━━ INFORMATION SHOWN

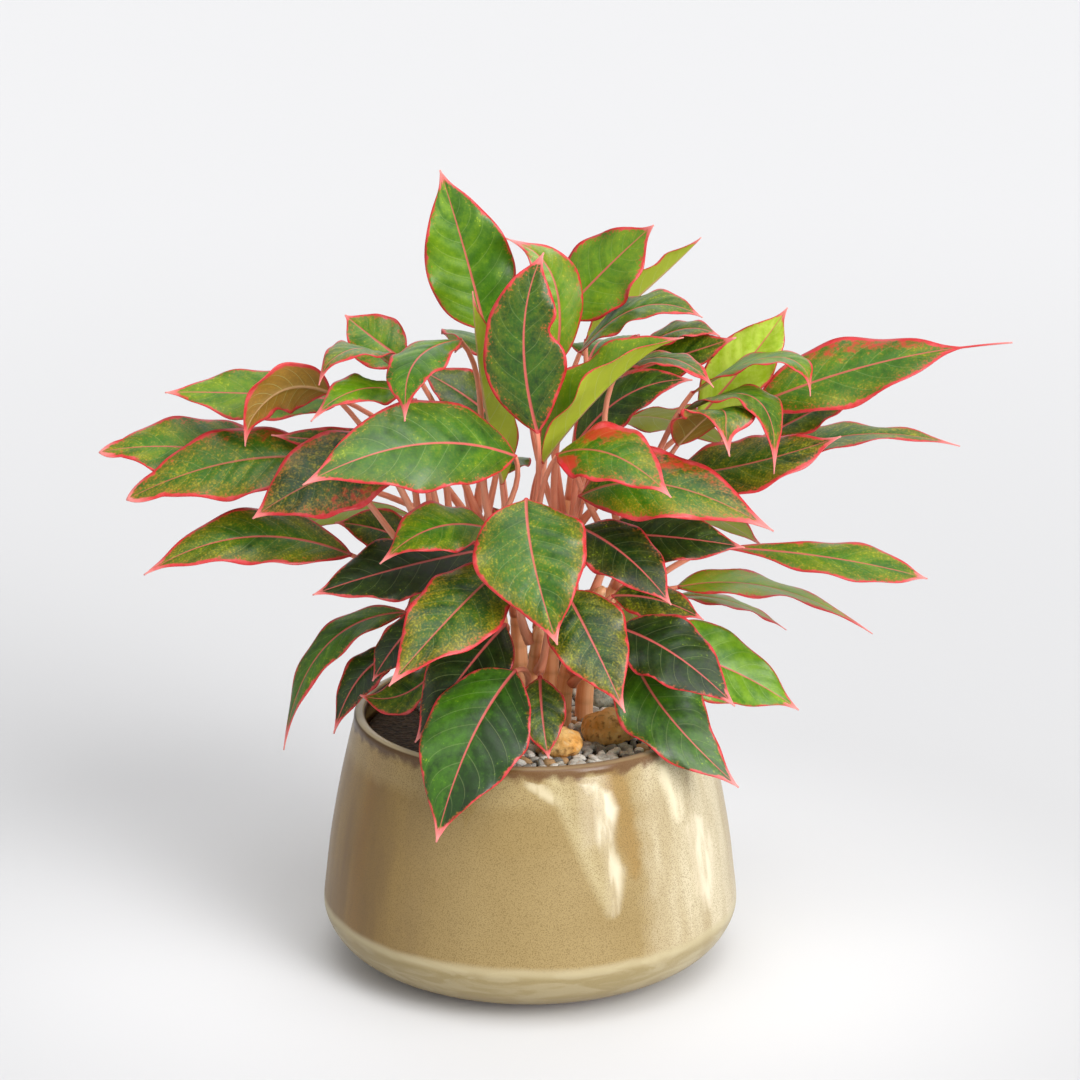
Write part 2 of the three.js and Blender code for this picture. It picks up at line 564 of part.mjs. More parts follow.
// Ten points round the blade: its upper side from edge to edge, and its under side back again, with
// the midrib standing out below.
function bladeRing(leaf, midrib, sideways, share) {
  const centre = midrib.getPoint(share);
  const { side, up } = frameAt(midrib.getTangent(share), sideways);
  const least = THREE.MathUtils.lerp(NECK_HALF_WIDTH, TIP_HALF_WIDTH, share);
  const halfWidth = Math.max(least, (leaf.width / 2) * bladeOutline(leaf, share));
  const fold = THREE.MathUtils.degToRad(leaf.fold ?? BLADE_FOLD);
  const top = [];
  const bottom = [];
  for (const across of [-1, -0.5, 0, 0.5, 1]) {
    const wave = WAVE_HEIGHT * Math.sin(WAVE_COUNT * Math.PI * share + WAVE_SHIFT * across);
    const rise = Math.abs(across) * Math.sin(fold) + (wave - EDGE_DROOP) * across ** 2;
    const point = centre.clone().addScaledVector(side, across * halfWidth * Math.cos(fold));
    point.addScaledVector(up, rise * halfWidth);
    const lift = up.clone();
    let half = BLADE_THICKNESS / 2;
    let rib = 0;
    if (across === 0) {
      half /= Math.cos(fold);
      rib = MIDRIB_DEPTH * (1 - share);
    } else {
      lift.multiplyScalar(Math.cos(fold)).addScaledVector(side, -Math.sign(across) * Math.sin(fold));
    }
    top.push(point.clone().addScaledVector(lift, half));
    bottom.unshift(point.clone().addScaledVector(lift, -half - rib));
  }
  return [...top, ...bottom];
}

// A separate leaf's stalk is moved in or out until its foot sits the seat gap away from the cane.
function seatedLeaf(leaf) {
  const cane = toSolid(caneSkin(caneOf(leaf)));
  let stand = STALK_FOOT_RADIUS;
  for (let i = 0; i < SEATING_STEPS; i += 1) {
    const gap = toSolid(leafSkin(leaf, stand)).minGap(cane, STALK_FOOT_RADIUS * 2);
    stand += SEAT_GAP - gap;
  }
  return leafSkin(leaf, stand);
}

function addLeaves() {
  for (const leaf of LEAVES) {
    if (!isGrown(leaf)) {
      addPiece(leaf.name, seatedLeaf(leaf), greenLeaf);
    }
  }
}

function addCanes() {
  for (const cane of CANES) {
    let solid = toSolid(caneSkin(cane));
    for (const leaf of GROWN_LEAVES.filter((each) => each.cane === cane.name)) {
      solid = solid.add(toSolid(leafSkin(leaf, -STALK_ROOT)));
    }
    addPiece(`cane_${cane.name}`, toGeometry(solid), cane.leafy ? greenLeaf : pinkCane);
  }
}

// Soil: fills the pot to a little below the lip, with a plain hole for each cane.
function addSoil() {
  const profile = [
    [0, POT_FLOOR + SEAT_GAP],
    [POT_FOOT_RADIUS - 8, POT_FLOOR + SEAT_GAP],
    [140, POT_FLOOR + 11],
    [POT_BELLY_RADIUS - POT_WALL - 9, 38],
    [POT_BELLY_RADIUS - POT_WALL - 3.3, 60],
    [POT_WAIST_RADIUS - POT_WALL - 2.7, POT_WAIST_HEIGHT],
    [POT_RIM_RADIUS - POT_WALL + 1.4, SOIL_TOP],
    [0, SOIL_TOP + SOIL_CROWN],
  ];
  let soil = toSolid(lathe(profile, SOIL_SIDES));
  for (const cane of CANES) {
    soil = soil.subtract(caneHole(cane));
  }
  addPiece('soil', toGeometry(soil), pottingSoil);
}

function caneHole(cane) {
  const radius = CANE_FOOT_RADIUS + 2 * SEAT_GAP;
  const hole = kernel.Manifold.cylinder(CANE_DEPTH * 2, radius, radius, CANE_HOLE_SIDES);
  return hole.translate([cane.foot[0], cane.foot[1], SOIL_TOP - CANE_DEPTH - SEAT_GAP]);
}

// Stones: river stones half sunk in the gravel. place is on the soil, size is long, wide and high.

const STONES = [
  { name: 'stone_ochre_front', place: [24, -66], size: [38, 32, 26], turn: 15, seed: 3,
    finish: ochreStone },
  { name: 'stone_ochre_right', place: [66, -32], size: [52, 38, 30], turn: -12, seed: 8,
    finish: ochreStone },
  { name: 'stone_ochre_side', place: [96, 14], size: [42, 34, 26], turn: 70, seed: 11,
    finish: ochreStone },
  { name: 'stone_ochre_far', place: [52, 96], size: [46, 36, 28], turn: -30, seed: 17,
    finish: ochreStone },
  { name: 'stone_grey', place: [62, 50], size: [30, 23, 18], turn: 30, seed: 23,
    finish: greyStone },
];
const STONE_ROUGHNESS = 0.14;
const STONE_RISE = 0.28;
const CUTTER = [400, 400, 100];

function stoneSolid(stone, grow) {
  const random = seededRandom(stone.seed);
  const ball = mergedCopy(new THREE.IcosahedronGeometry(1, 1));
  const points = ball.attributes.position;
  const [long, wide, high] = stone.size;
  const middle = vector(...stone.place, SOIL_TOP + GRAVEL_DEPTH + high * STONE_RISE);
  for (let i = 0; i < points.count; i += 1) {
    const swell = 1 - STONE_ROUGHNESS * random();
    const point = vector(points.getX(i), points.getY(i), points.getZ(i)).multiplyScalar(swell);
    point.multiply(vector(long / 2 + grow, wide / 2 + grow, high / 2 + grow));
    point.applyAxisAngle(vector(0, 0, 1), THREE.MathUtils.degToRad(stone.turn)).add(middle);
    points.setXYZ(i, point.x, point.y, point.z);
  }
  return toSolid(ball);
}

// Everything below the given height, for stones and gravel that rest on the soil.
function below(height) {
  return kernel.Manifold.cube(CUTTER, true).translate([0, 0, height - CUTTER[2] / 2]);
}

function addStones() {
  for (const stone of STONES) {
    const seated = stoneSolid(stone, 0).subtract(below(SOIL_TOP + SOIL_CROWN + SEAT_GAP));
    addPiece(stone.name, toGeometry(seated), stone.finish);
  }
}

// Gravel: a thin layer of grey chips on the soil, with sockets for the stones and round holes for
// the canes.
function addGravel() {
  const random = seededRandom(GRAVEL_SEED);
  const bottom = SOIL_TOP + SOIL_CROWN + SEAT_GAP;
  const layer = kernel.Manifold.cylinder(GRAVEL_DEPTH, GRAVEL_RADIUS, GRAVEL_RADIUS - 2, SOIL_SIDES);
  let bed = layer.translate([0, 0, bottom]);
  for (let i = 0; i < GRAVEL_CHIPS; i += 1) {
    const angle = random() * Math.PI * 2;
    const radius = (GRAVEL_RADIUS - GRAVEL_CHIP_SIZE) * Math.sqrt(random());
    const size = GRAVEL_CHIP_SIZE * THREE.MathUtils.lerp(0.7, 1.3, random());
    const chip = new THREE.OctahedronGeometry(1, 0);
    chip.scale(size, size * THREE.MathUtils.lerp(0.6, 0.9, random()), size * 0.6);
    chip.rotateZ(random() * Math.PI);
    chip.translate(radius * Math.cos(angle), radius * Math.sin(angle), bottom + GRAVEL_DEPTH);
    bed = bed.add(toSolid(chip));
  }
  const bareSoil = kernel.Manifold.cylinder(CANE_DEPTH, BARE_SOIL_RADIUS, BARE_SOIL_RADIUS, SOIL_SIDES);
  bed = bed.subtract(bareSoil.translate([...BARE_SOIL_PLACE, SOIL_TOP]));
  bed = bed.subtract(below(bottom));
  for (const cane of CANES) {
    bed = bed.subtract(caneHole(cane));
  }
  for (const stone of STONES) {
    bed = bed.subtract(stoneSolid(stone, 2 * SEAT_GAP));
  }
  addPiece('gravel', toGeometry(largestPiece(bed)), greyGravel);
}

function largestPiece(solid) {
  return solid.decompose().reduce((best, each) => (each.volume() > best.volume() ? each : best));
}

addPot();
addSoil();
addGravel();
addStones();
addCanes();
addLeaves();

export default plant;
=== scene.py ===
import math
from types import SimpleNamespace

import bmesh
import bpy
import numpy as np
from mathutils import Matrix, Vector, noise


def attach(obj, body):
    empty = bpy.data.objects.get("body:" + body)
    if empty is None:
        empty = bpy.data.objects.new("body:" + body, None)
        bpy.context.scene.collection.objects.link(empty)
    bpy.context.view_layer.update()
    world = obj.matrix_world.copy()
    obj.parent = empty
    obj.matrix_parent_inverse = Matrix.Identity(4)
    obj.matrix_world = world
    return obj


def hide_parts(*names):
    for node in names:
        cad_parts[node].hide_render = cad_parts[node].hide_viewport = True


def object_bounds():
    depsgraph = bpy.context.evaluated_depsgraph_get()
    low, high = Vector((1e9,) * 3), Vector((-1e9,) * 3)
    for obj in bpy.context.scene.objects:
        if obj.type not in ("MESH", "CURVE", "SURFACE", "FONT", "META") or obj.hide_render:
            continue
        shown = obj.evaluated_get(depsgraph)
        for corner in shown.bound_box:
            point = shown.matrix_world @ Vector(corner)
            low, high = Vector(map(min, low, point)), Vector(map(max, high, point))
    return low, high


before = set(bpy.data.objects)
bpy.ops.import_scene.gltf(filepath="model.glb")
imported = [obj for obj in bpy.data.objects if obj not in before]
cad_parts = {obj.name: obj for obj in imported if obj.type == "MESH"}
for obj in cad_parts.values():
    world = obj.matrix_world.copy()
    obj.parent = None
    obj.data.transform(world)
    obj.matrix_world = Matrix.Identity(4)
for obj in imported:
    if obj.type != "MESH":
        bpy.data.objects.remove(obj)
cad_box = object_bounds()
MM = 0.001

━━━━

Starting at the line that contains "return solid.decompose().reduce((best, each)" and ending at the line that contains "Vector(map(max, high, point))", retype each line exactly; omit everything outside that range.

EXERCISE RESULT ::
  return solid.decompose().reduce((best, each) => (each.volume() > best.volume() ? each : best));
}

addPot();
addSoil();
addGravel();
addStones();
addCanes();
addLeaves();

export default plant;
=== scene.py ===
import math
from types import SimpleNamespace

import bmesh
import bpy
import numpy as np
from mathutils import Matrix, Vector, noise


def attach(obj, body):
    empty = bpy.data.objects.get("body:" + body)
    if empty is None:
        empty = bpy.data.objects.new("body:" + body, None)
        bpy.context.scene.collection.objects.link(empty)
    bpy.context.view_layer.update()
    world = obj.matrix_world.copy()
    obj.parent = empty
    obj.matrix_parent_inverse = Matrix.Identity(4)
    obj.matrix_world = world
    return obj


def hide_parts(*names):
    for node in names:
        cad_parts[node].hide_render = cad_parts[node].hide_viewport = True


def object_bounds():
    depsgraph = bpy.context.evaluated_depsgraph_get()
    low, high = Vector((1e9,) * 3), Vector((-1e9,) * 3)
    for obj in bpy.context.scene.objects:
        if obj.type not in ("MESH", "CURVE", "SURFACE", "FONT", "META") or obj.hide_render:
            continue
        shown = obj.evaluated_get(depsgraph)
        for corner in shown.bound_box:
            point = shown.matrix_world @ Vector(corner)
            low, high = Vector(map(min, low, point)), Vector(map(max, high, point))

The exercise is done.